▶ **THE TASK**
The lines to reproduce run from the first one through the line containing "const earBlend = 7;". Reproduce them exactly.
* * * * * * * * *
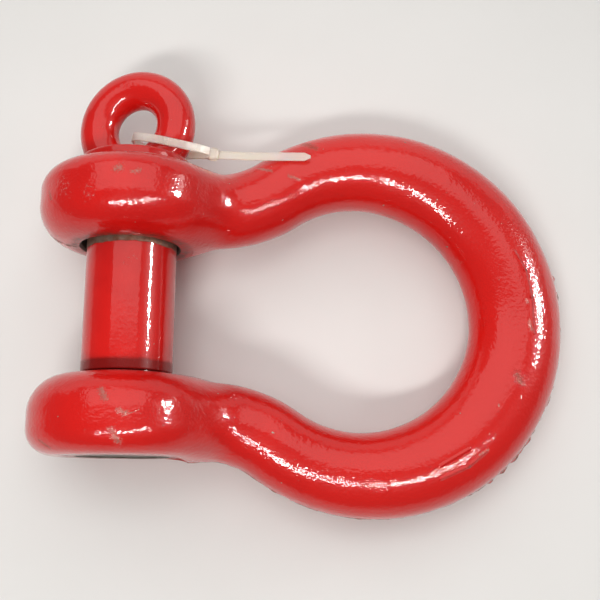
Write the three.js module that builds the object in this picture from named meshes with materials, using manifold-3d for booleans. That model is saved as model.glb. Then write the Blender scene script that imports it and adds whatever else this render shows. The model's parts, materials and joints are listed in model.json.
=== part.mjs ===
// Screw-pin anchor shackle for a 25 t working load, lying on a table.
// Millimetres. +Z is up from the table, +Y runs along the pin towards its eye,
// and +X runs from the pin towards the crown of the bow.

import * as THREE from 'three';
import { LoftGeometry } from 'three/addons/geometries/LoftGeometry.js';
import { RoundedBoxGeometry } from 'three/addons/geometries/RoundedBoxGeometry.js';
import { mergeVertices } from 'three/addons/utils/BufferGeometryUtils.js';
import Module from 'manifold-3d';

const wasm = await Module();
wasm.setup();

// Bow: one forging. Its spine is a straight run through each ear, a reverse arc, and the crown arc.
const jawWidth = 74;
const earThickness = 44;
const earRadius = 52.4;
const earOuterRounding = 14.5;
const earInnerRounding = 21;
const spotFaceRadius = 35;
const spotFaceDepth = 6;
const legSpineY = 61;
const legRadius = 22;
const legStartX = 10;
const straightEndX = 45.4;
const reverseRadius = 66.8;
const crownSpineRadius = 90.1;
const crownHalfThickness = 27.5;
const crownHalfDepth = 23.2;
const crownSwellSharpness = 1.4;
const earBlend = 7;

// Screw pin: one forging, 2 in nominal, with a 4.5 threads per inch end.
const pinRadius = 25.4;
const clearanceHoleRadius = 27.2;
const clearanceHoleShift = 1; // the seated pin lies towards the crown in its hole
const threadPitch = 25.4 / 4.5;
const threadCrestRadius = 24.9;
const threadRootRadius = 21.9;
const threadClearance = 0.5;
const threadColumns = 24;
const threadReliefRadius = 21.7;
const shankEndGap = 1.5;
const tipRecess = 1;
const tipChamfer = 2.6;
const collarRadius = 32;
const collarThickness = 7.4;
const collarRounding = 1.2;
const seatGap = 0.3;
const eyeRadius = 35.9;
const eyeHoleRadius = 13;
const eyeDepth = 21;
const eyeCentreY = 110.2;
const eyeTilt = THREE.MathUtils.degToRad(-14);

// Cable tie: a strap closed through its own head round one side of the eye.
const strapWidth = 4.8;
const strapThickness = 1.4;
const headLength = 6.6;
const headWidth = 7.6;
const headHeight = 6;
const headTurn = THREE.MathUtils.degToRad(-9);

const jawFaceY = jawWidth / 2;
const earFaceY = jawFaceY + earThickness;
const threadStartY = -earFaceY - 1.5 * threadPitch;
const threadTurns = Math.ceil(earThickness / threadPitch) + 2;
const enamel = { color: 0xc8211c, roughness: 0.28, metalness: 0 };
const nylon = { color: 0xe9e2cf, roughness: 0.45, metalness: 0 };

function meshOf(name, geometry, finish) {
  const mesh = new THREE.Mesh(geometry, new THREE.MeshStandardMaterial(finish));
  mesh.name = name;
  return mesh;
}

// A closed geometry as a solid that can be joined and cut.
function solidOf(geometry) {
  const bare = new THREE.BufferGeometry();
  bare.setAttribute('position', geometry.getAttribute('position'));
  bare.setIndex(geometry.getIndex());
  const merged = mergeVertices(bare, 1e-4);
  const vertProperties = merged.getAttribute('position').array;
  const triVerts = new Uint32Array(merged.getIndex().array);
  return new wasm.Manifold(new wasm.Mesh({ numProp: 3, vertProperties, triVerts }));
}

function geometryOf(solid) {
  const { vertProperties, triVerts } = solid.getMesh();
  const geometry = new THREE.BufferGeometry();
  geometry.setAttribute('position', new THREE.BufferAttribute(vertProperties, 3));
  geometry.setIndex(new THREE.BufferAttribute(triVerts, 1));
  geometry.computeVertexNormals();
  return geometry;
}

// A solid of revolution about the pin axis, from [radius, y] points that start and end on the axis.
function turned(profile) {
  const points = profile.map(([radius, y]) => new THREE.Vector2(radius, y));
  return solidOf(new THREE.LatheGeometry(points, 36));
}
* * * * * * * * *
▶ **CORRECT OUTPUT**
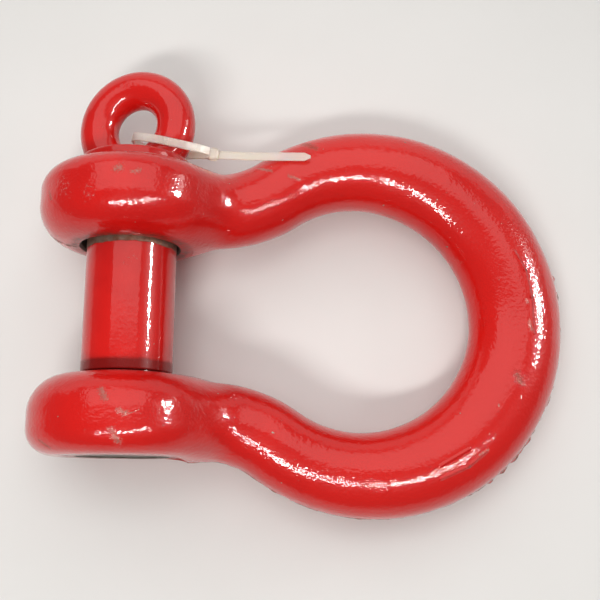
Write the three.js module that builds the object in this picture from named meshes with materials, using manifold-3d for booleans. That model is saved as model.glb. Then write the Blender scene script that imports it and adds whatever else this render shows. The model's parts, materials and joints are listed in model.json.
=== part.mjs ===
// Screw-pin anchor shackle for a 25 t working load, lying on a table.
// Millimetres. +Z is up from the table, +Y runs along the pin towards its eye,
// and +X runs from the pin towards the crown of the bow.

import * as THREE from 'three';
import { LoftGeometry } from 'three/addons/geometries/LoftGeometry.js';
import { RoundedBoxGeometry } from 'three/addons/geometries/RoundedBoxGeometry.js';
import { mergeVertices } from 'three/addons/utils/BufferGeometryUtils.js';
import Module from 'manifold-3d';

const wasm = await Module();
wasm.setup();

// Bow: one forging. Its spine is a straight run through each ear, a reverse arc, and the crown arc.
const jawWidth = 74;
const earThickness = 44;
const earRadius = 52.4;
const earOuterRounding = 14.5;
const earInnerRounding = 21;
const spotFaceRadius = 35;
const spotFaceDepth = 6;
const legSpineY = 61;
const legRadius = 22;
const legStartX = 10;
const straightEndX = 45.4;
const reverseRadius = 66.8;
const crownSpineRadius = 90.1;
const crownHalfThickness = 27.5;
const crownHalfDepth = 23.2;
const crownSwellSharpness = 1.4;
const earBlend = 7;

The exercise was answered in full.